Ecoasis specializes in buying and developing residential and resort real estate and has properties in Victoria, Whistler and Hawaii.

The group bought Bear Mountain in 2013 from HSBC Bank Canada after the bank took control from the previous owners when they failed to meet loan payments, according to the Victoria Times Colonist.

JLL senior vice-president Jon Ramscar said the community is about one-third built out and has potential for more homes.

“Without a doubt, [Bear Mountain] is the largest development offering in Victoria. I would go so far as to say it’s likely one of the largest development offerings in Canada in 2017,” he said. “Some of the best land remains available for development.”

Ramscar said the property is essentially ready for an investor and developer to take over, given that much of the development rights and zoning are already in place.

[Western Investor]


Offshore investors represent a small fraction of recent homebuyers – Western Investor

Who’s buying up all the homes in Greater Vancouver? If you answered foreign investors – or any investors as a whole, really – you’d be wrong, according to new stats released by the Real Estate Board of Greater Vancouver.

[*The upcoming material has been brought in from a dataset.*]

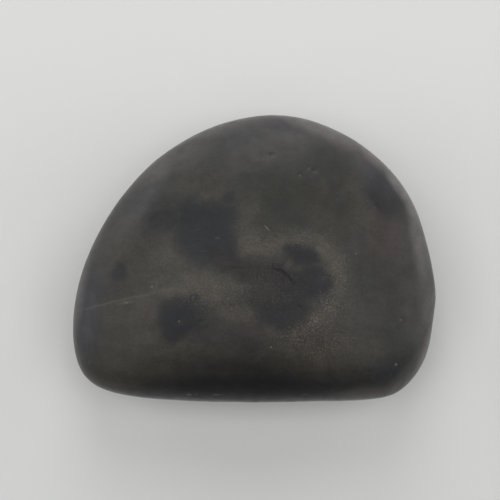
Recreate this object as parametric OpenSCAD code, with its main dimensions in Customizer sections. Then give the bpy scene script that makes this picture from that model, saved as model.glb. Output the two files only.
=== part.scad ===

Foreign and offshore investors only represent a small percentage of homebuyers, according to a new realtors’ poll.

The Real Estate Board of Greater Vancouver (REBGV) conducts monthly surveys with realtors who have recently represented buyers in a sale. The board has realized cumulative statistics from April 2016 to April 2017, demonstrating illuminating insight into the demographics of recent homebuyers.

REBGV stats show that the majority of realtors during the year-long period represented first-time homebuyers from within the Greater Vancouver area.  The majority of homebuyers are families or young couples with no children. Thirty-eight percent of buyers purchased within their current community or neighbourhood, while 36 per cent moved from another city or sub-community with the REBGV area.

Only 2.3 per cent of homebuyers were described as foreign buyers. Local or domestic investors accounted for 18.5 per cent of sales. Fourteen percent of buyers reported that they are investors that will not be living at the residence.